Pour en revenir à la pathogenèse, la controverse actuelle porte sur le fait de savoir si les modifications du MI entraînent l’inflammation ou inversement. Le Pr. Sokol considère qu’ils sont tous les deux sur le même plan dans la mesure où les manifestations cliniques des MICI se produisent en raison de l’installation d’un cercle vicieux entre le MI et l’inflammation, l’un comme l’autre pouvant en être à l’origine. Les données apportées confirment donc le rôle important des bactéries du MI dans la pathogenèse des MICI. Cependant, les connaissances sur le rôle du MI fongique dans la pathogenèse de ces maladies sont limitées. Pour y remédier, Qiu et al. ont analysé les 15 principaux genres de champignons présents chez des patients atteints de RCH et des sujets sains (contrôles), résultats présentés sur poster [5]. Pour les genres Wickerhamomyces, Sterigmatomyces et Penicillium, une corrélation positive a été observée avec l’expression de cytokines pro-inflammatoires dans la muqueuse colique, tandis que la corrélation était négative dans le cas de Nigrospora. Ils ont conclu que le microbiote fongique du côlon des patients atteints de RCH est différent de celui des sujets contrôles et que ses altérations peuvent être associées à une inflammation de la muqueuse et à la pathogenèse de la RCH.

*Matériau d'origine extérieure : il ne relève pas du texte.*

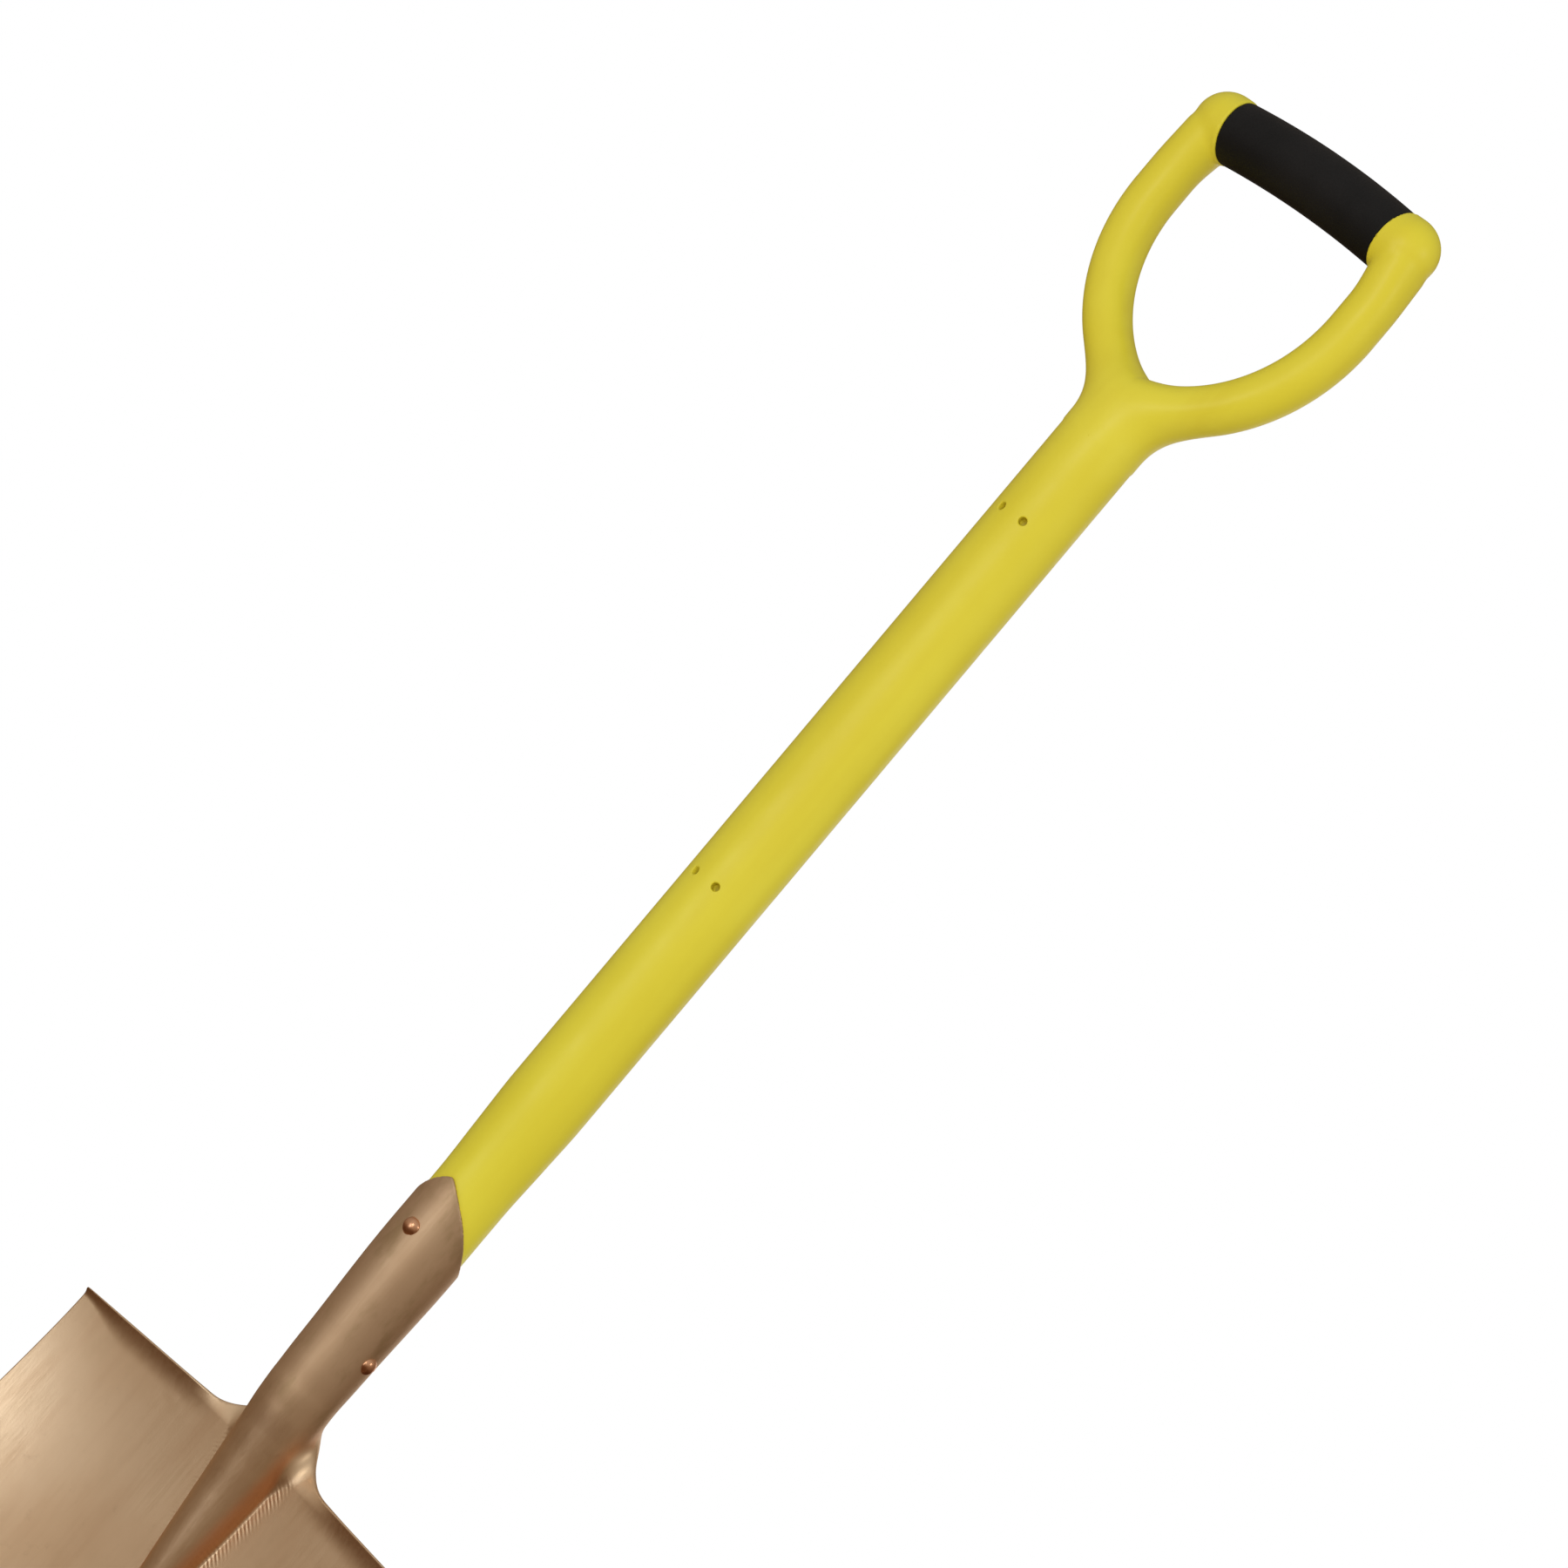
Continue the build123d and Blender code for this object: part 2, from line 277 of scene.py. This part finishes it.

Les différences entre la pathogenèse de la MC et celle de la RCH pourraient s’expliquer, dans certains cas, par la présence d’une altération bactérienne ou fongique du MI.
3 Kobyliak T, et al. Co-administration of probiotic with omega-3 fatty acids in nafld management: evidence from animals to randomized clinical studies. OP343 N.